# EXERCISE OBJECTIVE
Will you quote all of the entries, word for word?

·····

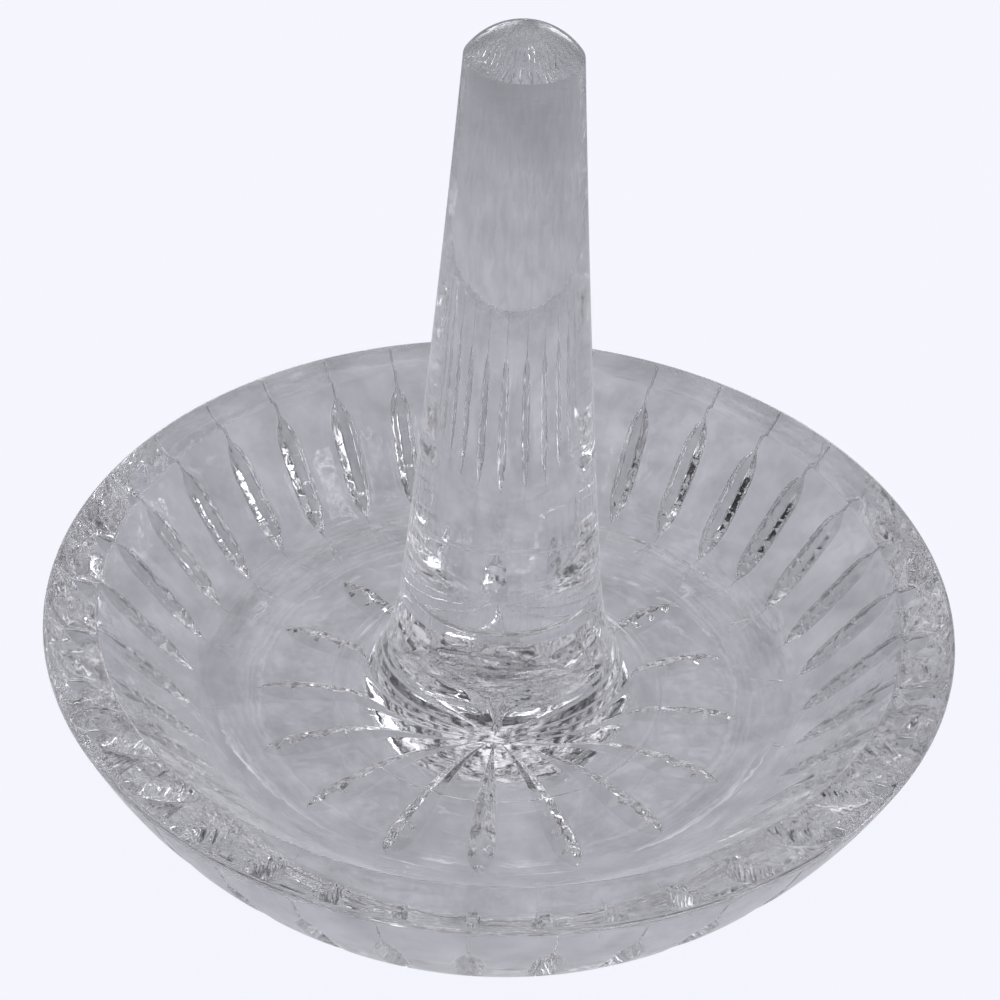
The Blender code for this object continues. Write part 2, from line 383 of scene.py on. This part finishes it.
def outsideProfile():
    # (r, z) down the outer wall, a straight flare bowed out by 4 * bulge * s * (1 - s), and round the base
    # edge, a curve from the wall's own slope to level. Also gives the way along the wall down to each
    # point, the outward normals and the wall's length.
    d = dish
    top = np.array([d["radius"], d["height"] - d["rimRounding"]])
    bottom = np.array([d["baseRadius"], d["baseEdgeHeight"]])
    run = bottom - top
    length = np.hypot(*run)
    out = np.array([-run[1], run[0]]) / length
    s = np.linspace(0, 1, d["wallRows"] + 1)[1:]
    wall = top + run * s[:, None] + (4 * d["wallBulge"] * s * (1 - s))[:, None] * out
    slope = run - 4 * d["wallBulge"] * out
    bend = bottom + slope * (bottom[1] / -slope[1])
    end = np.array([bend[0] - d["baseEdgeReach"], 0])
    edge = curvePoints(bottom, bend, end, d["baseEdgeRows"])[1:]
    edgeWay = length + (bottom[1] - edge[:, 1]) * length / (top[1] - bottom[1])
    profile = np.concatenate([wall, edge])
    slope = np.gradient(profile, axis=0)
    normal = np.stack([-slope[:, 1], slope[:, 0]], axis=1) / np.hypot(slope[:, 0], slope[:, 1])[:, None]
    normal[-1] = 0, -1
    return profile, np.concatenate([s * length, edgeWay])[:, None], normal, length


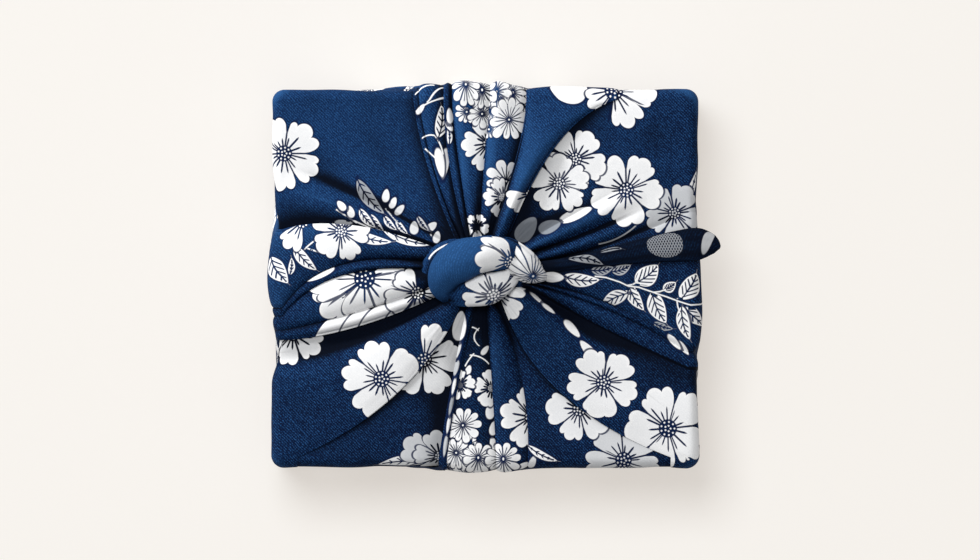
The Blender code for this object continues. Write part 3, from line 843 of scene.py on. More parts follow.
def swept(strap):
    """(points, flat places, hollows) of a strap, rows along it by places round it."""
    values = np.array(strap.sections, float)
    count = int(lengths(values[:, :3]).sum() / STRAP_CELL)
    path = catmull(values, np.linspace(0, len(values) - 1, count))
    centre = path[:, :3] + [0, 0, HEIGHT]
    wide, high = path[:, 3:4], path[:, 4:5]
    forward = unit(np.gradient(centre, axis=0))
    side = unit(np.cross(forward, [0, 0, 1]))
    up = np.cross(side, forward)
    sides = int(2 * math.pi * wide.max() / STRAP_CELL / CELL_LONGER)
    round_ = np.linspace(-math.pi / 2, math.pi * 1.5, sides + 1)[None, ::-1]
    share = np.linspace(0, 1, count)[:, None]
    grow = np.ones((count, sides + 1))
    for number, phase in strap.creases:
        wave = np.abs(np.sin(number * round_ / 2 + phase + strap.twist * share))
        crease = strap.depth * (wave**CREASE_POWER - CREASE_MIDDLE)
        grow += crease / wide.max() / len(strap.creases)
    points = (
        centre[:, None]
        + side[:, None] * (wide * np.cos(round_) * grow)[..., None]
        + up[:, None] * (high * np.sin(round_) * grow)[..., None]
    )
    length = np.concatenate([[0], np.cumsum(lengths(centre))])
    about = (math.pi / 2 - round_) * (wide.mean() + high.mean()) / 2
    flat = np.stack(np.broadcast_arrays(length[:, None], about), -1)
    # painted shade in a strap's creases and a painted highlight on its crests, and the strap's own
    # painted shade
    deep = (1.0 - grow) * wide.max() - CRESTS_PALE + strap.dark
    deep = np.concatenate([deep[:1], deep, deep[-1:]])
    closed = [np.broadcast_to(centre[end], (1, sides + 1, 3)) for end in (0, -1)]
    points = np.concatenate([closed[0], points, closed[1]])
    return points, np.concatenate([flat[:1], flat, flat[-1:]]), deep


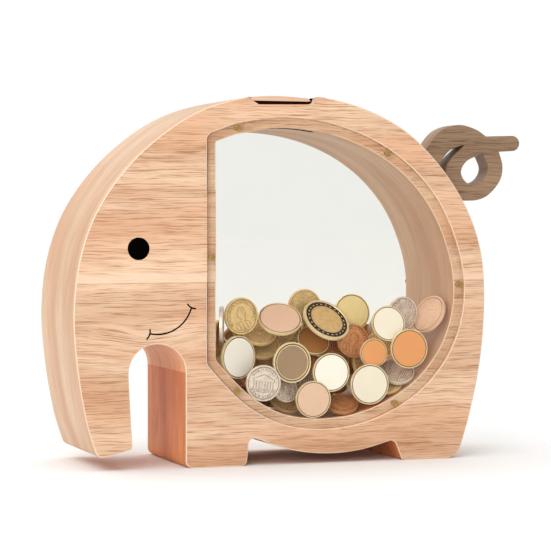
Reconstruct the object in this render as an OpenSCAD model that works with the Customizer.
// Elephant money box: a thick slab of glued planks with a D-shaped hollow,
// a clear pane screwed over each side of it, a coin slot in the crown,
// a walnut tail on a dowel and the coins that lie in the hollow.
// X runs from the trunk to the tail, Y from the front pane to the back pane,
// Z up. The origin is on the floor, in the middle of the whole box.

/* [Body] */
// Thickness of the wooden slab, front face to back face
body_depth = 71; // [66:0.5:80]
// Height of one plank of the glued slab
plank_height = 46.5; // [46:0.1:46.8]

/* [Panes] */
// Thickness of each clear pane
pane_thickness = 3; // [2:0.1:3]
// Depth of the rebate that a pane lies in
rebate_depth = 3.2; // [3.1:0.1:4]
// Width of the ledge that a pane rests on
ledge_width = 5.2; // [4.5:0.1:5.2]
// Gap between a pane's edge and the rebate's wall
pane_gap = 0.3; // [0.1:0.05:0.6]

/* [Screws] */
// Diameter of a screw's head
head_diameter = 3.4; // [3:0.1:3.6]
// Height of a screw's head above the pane
head_height = 0.8; // [0.5:0.1:1]
// Diameter of a screw's shank
shank_diameter = 1.6; // [1.4:0.1:1.8]
// Length of a screw below its head
shank_length = 10; // [8:0.5:12]
// Distance of a screw's centre from the rebate's wall
screw_inset = 2.4; // [2.2:0.1:2.6]

/* [Coin slot] */
// Length of the coin slot along the back
slot_length = 35.2; // [34:0.2:36]
// Width of the coin slot
slot_width = 6; // [5.5:0.1:8]
// Width of the flat land between the front face and the slot
land_width = 8; // [7:0.5:10]
// Height of the slot's rear rim above the floor
rim_height = 185.4; // [184.8:0.1:186.5]

/* [Face] */
// Diameter of the black eye plug
eye_diameter = 11.2; // [9:0.1:14]
// Depth of the eye plug
eye_depth = 4; // [3:0.5:8]
// Width of the inlaid smile line
smile_width = 0.8; // [0.6:0.05:1]
// Depth of the inlaid smile line
smile_depth = 1.2; // [0.8:0.1:2]

/* [Tail] */
// Thickness of the tail board
tail_thickness = 12.4; // [10:0.1:16]
// Diameter of the dowel that holds the tail
dowel_diameter = 4; // [3:0.5:5]
// Depth of the dowel in the body, and again in the tail
dowel_reach = 8; // [6:0.5:9]

/* [Coins] */
// Thickness of a coin
coin_thickness = 1.8; // [1.4:0.1:1.8]

/* [Hidden] */
$fn = 64;
// Pieces that one span of a smooth curve is drawn with
curve_steps = 5;
// Pieces that one rounded corner is drawn with
corner_steps = 8;
// Overlap of a cutter past the face that it cuts
past = 1;
front_y = -body_depth / 2;
slot_x = -16.1;
slot_y = front_y + land_width + slot_width / 2;
slot_low = 160;
crown_high = 195;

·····

# FULL RESPONSE
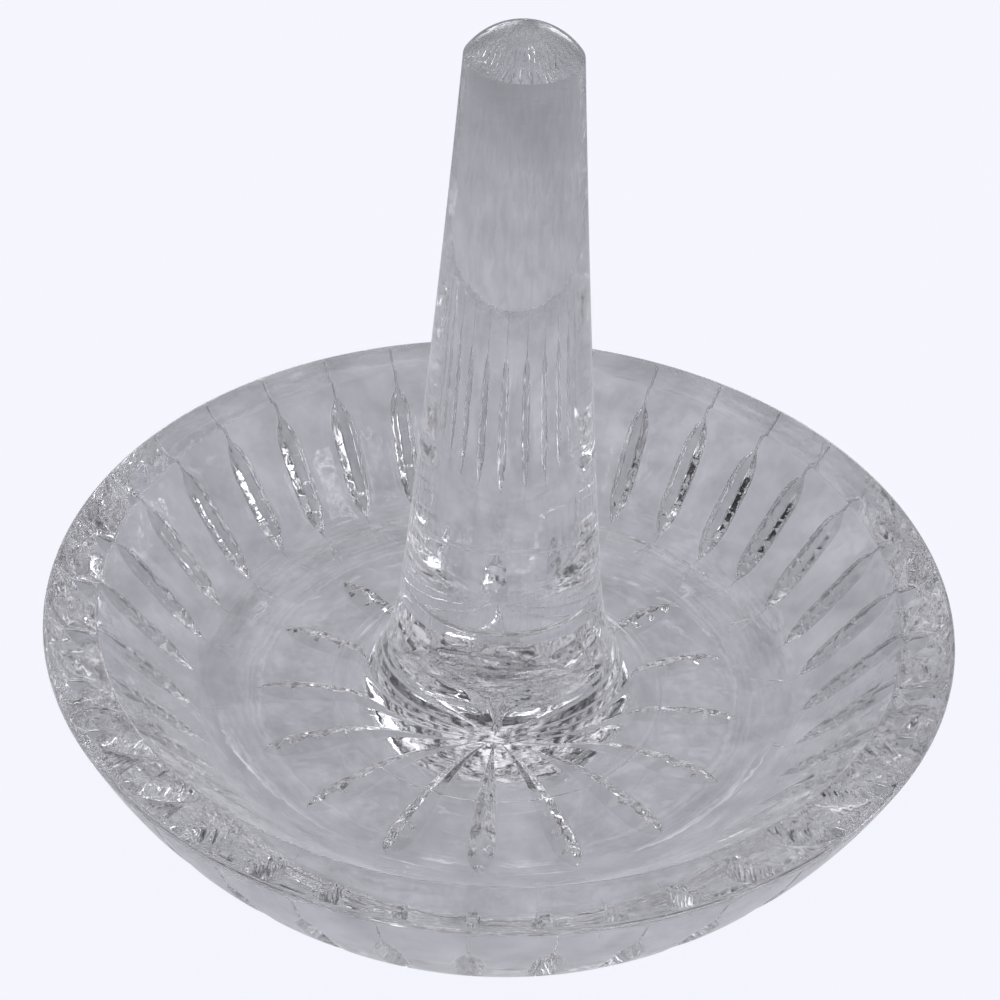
The Blender code for this object continues. Write part 2, from line 383 of scene.py on. This part finishes it.
def outsideProfile():
    # (r, z) down the outer wall, a straight flare bowed out by 4 * bulge * s * (1 - s), and round the base
    # edge, a curve from the wall's own slope to level. Also gives the way along the wall down to each
    # point, the outward normals and the wall's length.
    d = dish
    top = np.array([d["radius"], d["height"] - d["rimRounding"]])
    bottom = np.array([d["baseRadius"], d["baseEdgeHeight"]])
    run = bottom - top
    length = np.hypot(*run)
    out = np.array([-run[1], run[0]]) / length
    s = np.linspace(0, 1, d["wallRows"] + 1)[1:]
    wall = top + run * s[:, None] + (4 * d["wallBulge"] * s * (1 - s))[:, None] * out
    slope = run - 4 * d["wallBulge"] * out
    bend = bottom + slope * (bottom[1] / -slope[1])
    end = np.array([bend[0] - d["baseEdgeReach"], 0])
    edge = curvePoints(bottom, bend, end, d["baseEdgeRows"])[1:]
    edgeWay = length + (bottom[1] - edge[:, 1]) * length / (top[1] - bottom[1])
    profile = np.concatenate([wall, edge])
    slope = np.gradient(profile, axis=0)
    normal = np.stack([-slope[:, 1], slope[:, 0]], axis=1) / np.hypot(slope[:, 0], slope[:, 1])[:, None]
    normal[-1] = 0, -1
    return profile, np.concatenate([s * length, edgeWay])[:, None], normal, length


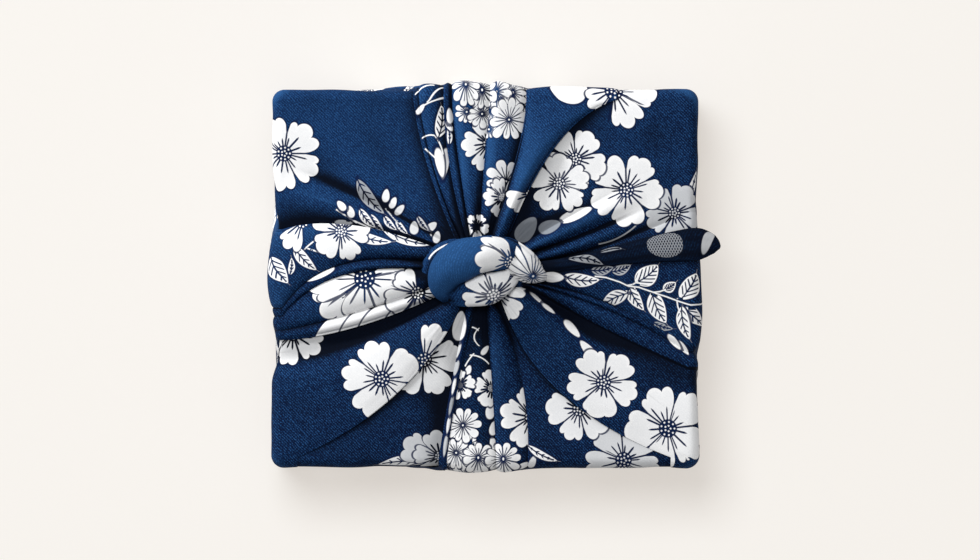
The Blender code for this object continues. Write part 3, from line 843 of scene.py on. More parts follow.
def swept(strap):
    """(points, flat places, hollows) of a strap, rows along it by places round it."""
    values = np.array(strap.sections, float)
    count = int(lengths(values[:, :3]).sum() / STRAP_CELL)
    path = catmull(values, np.linspace(0, len(values) - 1, count))
    centre = path[:, :3] + [0, 0, HEIGHT]
    wide, high = path[:, 3:4], path[:, 4:5]
    forward = unit(np.gradient(centre, axis=0))
    side = unit(np.cross(forward, [0, 0, 1]))
    up = np.cross(side, forward)
    sides = int(2 * math.pi * wide.max() / STRAP_CELL / CELL_LONGER)
    round_ = np.linspace(-math.pi / 2, math.pi * 1.5, sides + 1)[None, ::-1]
    share = np.linspace(0, 1, count)[:, None]
    grow = np.ones((count, sides + 1))
    for number, phase in strap.creases:
        wave = np.abs(np.sin(number * round_ / 2 + phase + strap.twist * share))
        crease = strap.depth * (wave**CREASE_POWER - CREASE_MIDDLE)
        grow += crease / wide.max() / len(strap.creases)
    points = (
        centre[:, None]
        + side[:, None] * (wide * np.cos(round_) * grow)[..., None]
        + up[:, None] * (high * np.sin(round_) * grow)[..., None]
    )
    length = np.concatenate([[0], np.cumsum(lengths(centre))])
    about = (math.pi / 2 - round_) * (wide.mean() + high.mean()) / 2
    flat = np.stack(np.broadcast_arrays(length[:, None], about), -1)
    # painted shade in a strap's creases and a painted highlight on its crests, and the strap's own
    # painted shade
    deep = (1.0 - grow) * wide.max() - CRESTS_PALE + strap.dark
    deep = np.concatenate([deep[:1], deep, deep[-1:]])
    closed = [np.broadcast_to(centre[end], (1, sides + 1, 3)) for end in (0, -1)]
    points = np.concatenate([closed[0], points, closed[1]])
    return points, np.concatenate([flat[:1], flat, flat[-1:]]), deep


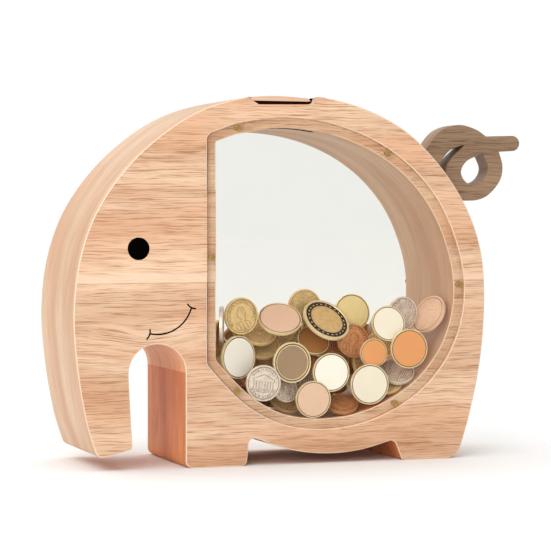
Reconstruct the object in this render as an OpenSCAD model that works with the Customizer.
// Elephant money box: a thick slab of glued planks with a D-shaped hollow,
// a clear pane screwed over each side of it, a coin slot in the crown,
// a walnut tail on a dowel and the coins that lie in the hollow.
// X runs from the trunk to the tail, Y from the front pane to the back pane,
// Z up. The origin is on the floor, in the middle of the whole box.

/* [Body] */
// Thickness of the wooden slab, front face to back face
body_depth = 71; // [66:0.5:80]
// Height of one plank of the glued slab
plank_height = 46.5; // [46:0.1:46.8]

/* [Panes] */
// Thickness of each clear pane
pane_thickness = 3; // [2:0.1:3]
// Depth of the rebate that a pane lies in
rebate_depth = 3.2; // [3.1:0.1:4]
// Width of the ledge that a pane rests on
ledge_width = 5.2; // [4.5:0.1:5.2]
// Gap between a pane's edge and the rebate's wall
pane_gap = 0.3; // [0.1:0.05:0.6]

/* [Screws] */
// Diameter of a screw's head
head_diameter = 3.4; // [3:0.1:3.6]
// Height of a screw's head above the pane
head_height = 0.8; // [0.5:0.1:1]
// Diameter of a screw's shank
shank_diameter = 1.6; // [1.4:0.1:1.8]
// Length of a screw below its head
shank_length = 10; // [8:0.5:12]
// Distance of a screw's centre from the rebate's wall
screw_inset = 2.4; // [2.2:0.1:2.6]

/* [Coin slot] */
// Length of the coin slot along the back
slot_length = 35.2; // [34:0.2:36]
// Width of the coin slot
slot_width = 6; // [5.5:0.1:8]
// Width of the flat land between the front face and the slot
land_width = 8; // [7:0.5:10]
// Height of the slot's rear rim above the floor
rim_height = 185.4; // [184.8:0.1:186.5]

/* [Face] */
// Diameter of the black eye plug
eye_diameter = 11.2; // [9:0.1:14]
// Depth of the eye plug
eye_depth = 4; // [3:0.5:8]
// Width of the inlaid smile line
smile_width = 0.8; // [0.6:0.05:1]
// Depth of the inlaid smile line
smile_depth = 1.2; // [0.8:0.1:2]

/* [Tail] */
// Thickness of the tail board
tail_thickness = 12.4; // [10:0.1:16]
// Diameter of the dowel that holds the tail
dowel_diameter = 4; // [3:0.5:5]
// Depth of the dowel in the body, and again in the tail
dowel_reach = 8; // [6:0.5:9]

/* [Coins] */
// Thickness of a coin
coin_thickness = 1.8; // [1.4:0.1:1.8]

/* [Hidden] */
$fn = 64;
// Pieces that one span of a smooth curve is drawn with
curve_steps = 5;
// Pieces that one rounded corner is drawn with
corner_steps = 8;
// Overlap of a cutter past the face that it cuts
past = 1;
front_y = -body_depth / 2;
slot_x = -16.1;
slot_y = front_y + land_width + slot_width / 2;
slot_low = 160;
crown_high = 195;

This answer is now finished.